I have to evaluate the $H^s$ norm of the Fourier transform of a function, $\hat f(\lambda,t)=\mathscr{F}(f(\xi,t))(\lambda,t)$.
According to the definition (that I know) of the norm of a Sobolev space of fractional order, \begin{equation*} ||\hat f(\lambda,t)||_{H^s }= \int_{\mathbb{R}} \left(1+|\xi|^2\right)^s \big|\widehat{ \hat f(\lambda,t) }\big|^2 d\xi. \end{equation*}
Giving that to me $\hat f(\lambda,t)=a(\lambda,t) \hat f(\lambda,0) $, I was wondering if there is another way to calculate the $H^s$ norm, with $s$ fractional, that does not use $\widehat{ \hat f(\lambda,t) }$.
Getting an exact value for the $H^s$ norm of $\hat{f}$ is probably not possible (unless $a$ has a very nice form). However, we can re-write the norm in such a way that we can get upper bounds using Young's inequality.
First, notice that the Fourier transform and inverse Fourier transform are the same 'up to a sign;' that is, $$\hat{g}(\xi) = \check{g}(-\xi)$$ In particular, $$\widehat{\hat{f}(\lambda,t)}(\xi) = f(-\xi,t).$$ Since the weight $\langle \xi \rangle^{s} = (1 + |\xi|^2)^s$ is invariant under the change of variables $\xi \mapsto -\xi$, we can forget about the minus sign. (Here, $\langle \xi \rangle := \sqrt{1 + |\xi|^2}$ is the so-called 'Japanese bracket.')

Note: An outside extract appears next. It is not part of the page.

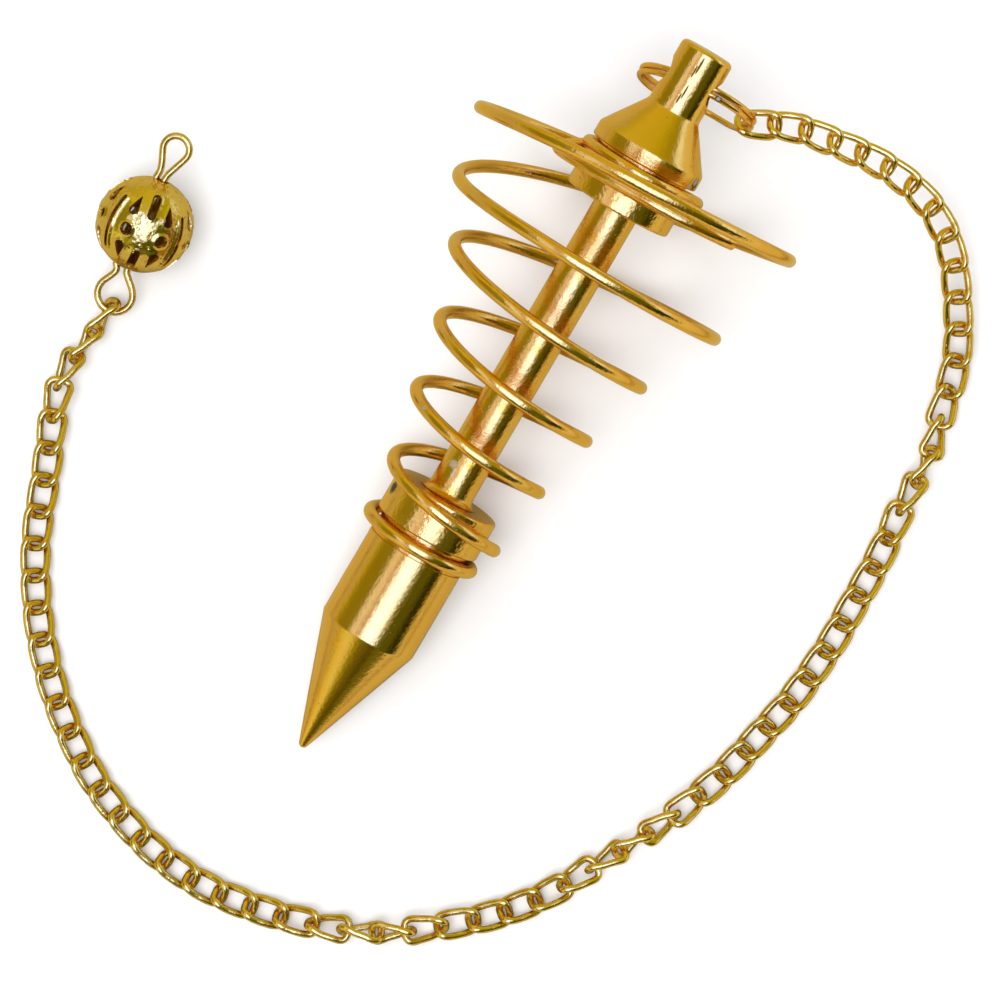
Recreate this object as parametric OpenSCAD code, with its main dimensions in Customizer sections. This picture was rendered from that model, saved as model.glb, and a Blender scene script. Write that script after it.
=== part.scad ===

Thus, $$\lVert \hat{f}(\lambda,t) \rVert_{H^s(d\lambda)} = \lVert \langle \xi \rangle^s f(\xi, t) \lVert_{L^2(d\xi)} = \lVert f(\xi,t) \rVert_{L^2(\langle \xi \rangle^2s d\xi)}$$ Since $\hat{f}(\lambda, t) = a(\lambda, t) \hat{f}_0(\lambda)$, we have that $$f(\xi, t) = (2\pi)^{d/2}\left(\check{a}(\cdot, t) * f_0\right)(\xi)$$ Thus, by Young's inequality (applied to the weighted $L^2(\langle\xi\rangle^{2s}d\;\xi)$ norm) gives $$\lVert \hat{f}(\lambda,t) \rVert_{H^s(d\lambda)} \le (2\pi)^{d/2} \lVert \check a(\xi, t) \rVert_{L^1(\langle \xi \rangle^{-2s}\;d\xi)} \lVert f_0(\xi) \rVert_{L^2(\langle \xi \rangle^{2s}d\;\xi)}$$ By recognizing the last factor as just $\lVert \hat f_0(\lambda) \rVert_{H^s(d\lambda)}$, we see that the growth/decay of the $H^s$ norm of $f$ is controlled by the growth/decay of $\check{a}$ in a weighted Lebesgue space.